## Start

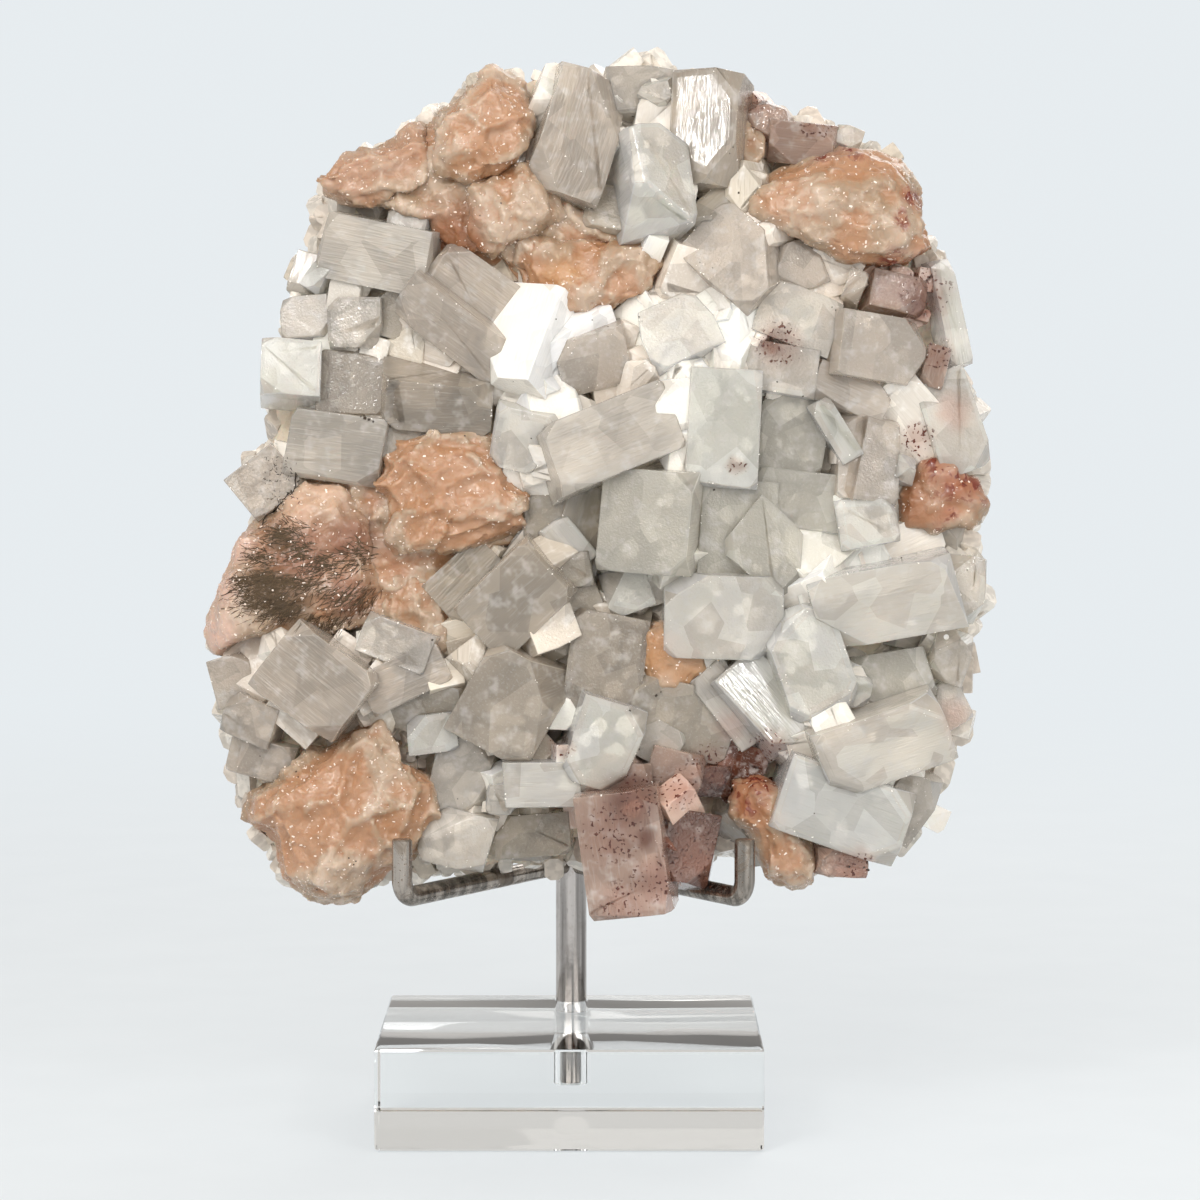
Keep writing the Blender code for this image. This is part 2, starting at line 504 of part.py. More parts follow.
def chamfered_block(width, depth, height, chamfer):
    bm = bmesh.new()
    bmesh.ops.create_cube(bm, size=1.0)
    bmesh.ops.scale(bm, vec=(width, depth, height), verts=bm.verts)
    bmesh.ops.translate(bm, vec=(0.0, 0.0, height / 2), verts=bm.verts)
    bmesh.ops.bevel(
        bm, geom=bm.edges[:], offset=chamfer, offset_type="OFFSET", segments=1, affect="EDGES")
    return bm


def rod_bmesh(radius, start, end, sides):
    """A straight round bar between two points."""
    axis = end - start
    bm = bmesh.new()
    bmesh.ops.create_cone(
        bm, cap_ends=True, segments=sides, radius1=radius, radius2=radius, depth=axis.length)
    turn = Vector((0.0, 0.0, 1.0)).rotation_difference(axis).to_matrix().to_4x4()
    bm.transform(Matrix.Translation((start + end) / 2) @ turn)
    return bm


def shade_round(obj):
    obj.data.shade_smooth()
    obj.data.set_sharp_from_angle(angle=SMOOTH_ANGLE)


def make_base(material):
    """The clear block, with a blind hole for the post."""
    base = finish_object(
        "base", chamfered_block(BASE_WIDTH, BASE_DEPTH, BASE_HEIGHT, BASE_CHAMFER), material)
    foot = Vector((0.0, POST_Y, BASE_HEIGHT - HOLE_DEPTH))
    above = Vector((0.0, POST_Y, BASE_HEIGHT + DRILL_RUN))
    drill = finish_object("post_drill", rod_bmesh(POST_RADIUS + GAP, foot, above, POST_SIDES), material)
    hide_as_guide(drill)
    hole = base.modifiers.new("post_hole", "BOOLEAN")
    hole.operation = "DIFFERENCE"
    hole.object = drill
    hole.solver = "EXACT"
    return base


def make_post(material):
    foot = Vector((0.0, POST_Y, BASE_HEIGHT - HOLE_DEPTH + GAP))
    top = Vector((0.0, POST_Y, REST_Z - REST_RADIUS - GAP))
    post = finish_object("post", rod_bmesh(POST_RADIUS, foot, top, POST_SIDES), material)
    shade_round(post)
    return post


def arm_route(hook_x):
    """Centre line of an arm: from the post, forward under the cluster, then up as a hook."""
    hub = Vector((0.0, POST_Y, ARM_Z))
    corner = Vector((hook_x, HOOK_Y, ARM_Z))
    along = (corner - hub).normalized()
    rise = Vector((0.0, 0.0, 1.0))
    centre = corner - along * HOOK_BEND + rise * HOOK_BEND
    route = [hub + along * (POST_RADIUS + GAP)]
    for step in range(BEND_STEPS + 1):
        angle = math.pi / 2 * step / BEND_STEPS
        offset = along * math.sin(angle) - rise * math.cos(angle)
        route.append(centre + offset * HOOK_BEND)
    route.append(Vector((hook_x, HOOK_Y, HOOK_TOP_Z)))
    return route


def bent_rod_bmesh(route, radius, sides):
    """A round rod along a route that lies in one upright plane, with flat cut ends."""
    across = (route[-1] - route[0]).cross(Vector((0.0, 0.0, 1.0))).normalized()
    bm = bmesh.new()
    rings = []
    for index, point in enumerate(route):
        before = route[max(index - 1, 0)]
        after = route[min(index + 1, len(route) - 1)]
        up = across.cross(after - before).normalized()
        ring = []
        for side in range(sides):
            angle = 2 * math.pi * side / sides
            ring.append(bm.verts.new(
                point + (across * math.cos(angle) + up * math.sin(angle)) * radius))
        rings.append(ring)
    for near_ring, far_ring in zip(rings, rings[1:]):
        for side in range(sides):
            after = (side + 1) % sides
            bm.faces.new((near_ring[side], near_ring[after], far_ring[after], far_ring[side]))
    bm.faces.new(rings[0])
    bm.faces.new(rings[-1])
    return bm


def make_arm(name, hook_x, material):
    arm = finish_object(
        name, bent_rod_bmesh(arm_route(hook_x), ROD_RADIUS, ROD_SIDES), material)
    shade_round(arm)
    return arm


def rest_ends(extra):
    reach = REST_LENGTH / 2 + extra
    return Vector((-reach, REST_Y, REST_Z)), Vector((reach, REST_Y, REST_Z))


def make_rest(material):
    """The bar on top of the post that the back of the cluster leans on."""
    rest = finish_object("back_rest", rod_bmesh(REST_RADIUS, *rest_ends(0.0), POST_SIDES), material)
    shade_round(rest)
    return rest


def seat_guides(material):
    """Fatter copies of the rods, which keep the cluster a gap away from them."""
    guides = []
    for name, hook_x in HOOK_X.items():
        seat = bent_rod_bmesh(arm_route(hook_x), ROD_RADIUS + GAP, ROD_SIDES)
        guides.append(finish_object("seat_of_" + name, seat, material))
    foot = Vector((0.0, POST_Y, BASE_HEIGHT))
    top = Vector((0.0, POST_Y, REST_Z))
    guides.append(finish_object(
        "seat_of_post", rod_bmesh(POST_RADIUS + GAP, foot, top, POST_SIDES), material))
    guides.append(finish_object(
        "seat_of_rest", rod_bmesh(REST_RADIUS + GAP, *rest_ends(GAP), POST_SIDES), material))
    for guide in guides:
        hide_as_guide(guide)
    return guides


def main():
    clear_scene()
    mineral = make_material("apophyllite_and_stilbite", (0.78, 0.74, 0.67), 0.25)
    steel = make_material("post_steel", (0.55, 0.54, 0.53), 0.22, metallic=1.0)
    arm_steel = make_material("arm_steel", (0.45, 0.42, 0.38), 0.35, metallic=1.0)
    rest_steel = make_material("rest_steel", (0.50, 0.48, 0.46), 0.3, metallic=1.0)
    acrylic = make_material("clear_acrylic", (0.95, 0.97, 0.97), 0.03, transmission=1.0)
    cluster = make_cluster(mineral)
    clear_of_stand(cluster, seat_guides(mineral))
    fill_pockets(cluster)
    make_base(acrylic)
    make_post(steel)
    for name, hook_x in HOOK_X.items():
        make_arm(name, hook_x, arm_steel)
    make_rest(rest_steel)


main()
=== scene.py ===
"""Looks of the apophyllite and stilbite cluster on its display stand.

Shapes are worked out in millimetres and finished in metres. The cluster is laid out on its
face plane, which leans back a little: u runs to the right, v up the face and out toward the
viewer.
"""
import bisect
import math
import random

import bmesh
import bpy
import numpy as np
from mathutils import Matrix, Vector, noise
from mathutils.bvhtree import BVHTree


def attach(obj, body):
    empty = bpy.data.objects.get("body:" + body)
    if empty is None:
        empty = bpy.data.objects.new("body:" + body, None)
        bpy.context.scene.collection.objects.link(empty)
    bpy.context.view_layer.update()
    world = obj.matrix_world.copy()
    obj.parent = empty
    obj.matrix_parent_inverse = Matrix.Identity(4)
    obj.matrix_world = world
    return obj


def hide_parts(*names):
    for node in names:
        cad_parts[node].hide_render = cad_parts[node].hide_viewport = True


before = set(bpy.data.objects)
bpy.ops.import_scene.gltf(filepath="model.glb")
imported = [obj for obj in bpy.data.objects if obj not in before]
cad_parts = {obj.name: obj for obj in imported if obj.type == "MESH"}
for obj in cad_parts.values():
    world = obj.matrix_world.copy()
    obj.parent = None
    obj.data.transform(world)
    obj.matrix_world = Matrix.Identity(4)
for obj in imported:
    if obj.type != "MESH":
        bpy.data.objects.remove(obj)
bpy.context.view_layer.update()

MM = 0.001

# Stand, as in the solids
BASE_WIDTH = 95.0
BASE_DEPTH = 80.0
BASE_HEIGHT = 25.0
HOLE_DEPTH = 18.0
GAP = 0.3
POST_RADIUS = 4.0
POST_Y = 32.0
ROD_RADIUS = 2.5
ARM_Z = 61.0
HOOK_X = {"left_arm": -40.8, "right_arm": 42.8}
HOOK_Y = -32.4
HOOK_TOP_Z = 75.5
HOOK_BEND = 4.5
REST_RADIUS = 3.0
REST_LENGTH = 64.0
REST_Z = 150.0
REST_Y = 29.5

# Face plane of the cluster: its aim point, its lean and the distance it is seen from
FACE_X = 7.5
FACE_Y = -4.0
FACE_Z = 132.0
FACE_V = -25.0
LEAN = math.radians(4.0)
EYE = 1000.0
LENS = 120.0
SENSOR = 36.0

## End

▶ _GIVEN PROBLEM_: Every line from the one containing "fill_pockets(cluster)" through the one containing "REST_Y = 29.5" is to be given again exactly, both ends included, and no line outside that range.

▶ _TASK OUTPUT_:
    fill_pockets(cluster)
    make_base(acrylic)
    make_post(steel)
    for name, hook_x in HOOK_X.items():
        make_arm(name, hook_x, arm_steel)
    make_rest(rest_steel)


main()
=== scene.py ===
"""Looks of the apophyllite and stilbite cluster on its display stand.

Shapes are worked out in millimetres and finished in metres. The cluster is laid out on its
face plane, which leans back a little: u runs to the right, v up the face and out toward the
viewer.
"""
import bisect
import math
import random

import bmesh
import bpy
import numpy as np
from mathutils import Matrix, Vector, noise
from mathutils.bvhtree import BVHTree


def attach(obj, body):
    empty = bpy.data.objects.get("body:" + body)
    if empty is None:
        empty = bpy.data.objects.new("body:" + body, None)
        bpy.context.scene.collection.objects.link(empty)
    bpy.context.view_layer.update()
    world = obj.matrix_world.copy()
    obj.parent = empty
    obj.matrix_parent_inverse = Matrix.Identity(4)
    obj.matrix_world = world
    return obj


def hide_parts(*names):
    for node in names:
        cad_parts[node].hide_render = cad_parts[node].hide_viewport = True


before = set(bpy.data.objects)
bpy.ops.import_scene.gltf(filepath="model.glb")
imported = [obj for obj in bpy.data.objects if obj not in before]
cad_parts = {obj.name: obj for obj in imported if obj.type == "MESH"}
for obj in cad_parts.values():
    world = obj.matrix_world.copy()
    obj.parent = None
    obj.data.transform(world)
    obj.matrix_world = Matrix.Identity(4)
for obj in imported:
    if obj.type != "MESH":
        bpy.data.objects.remove(obj)
bpy.context.view_layer.update()

MM = 0.001

# Stand, as in the solids
BASE_WIDTH = 95.0
BASE_DEPTH = 80.0
BASE_HEIGHT = 25.0
HOLE_DEPTH = 18.0
GAP = 0.3
POST_RADIUS = 4.0
POST_Y = 32.0
ROD_RADIUS = 2.5
ARM_Z = 61.0
HOOK_X = {"left_arm": -40.8, "right_arm": 42.8}
HOOK_Y = -32.4
HOOK_TOP_Z = 75.5
HOOK_BEND = 4.5
REST_RADIUS = 3.0
REST_LENGTH = 64.0
REST_Z = 150.0
REST_Y = 29.5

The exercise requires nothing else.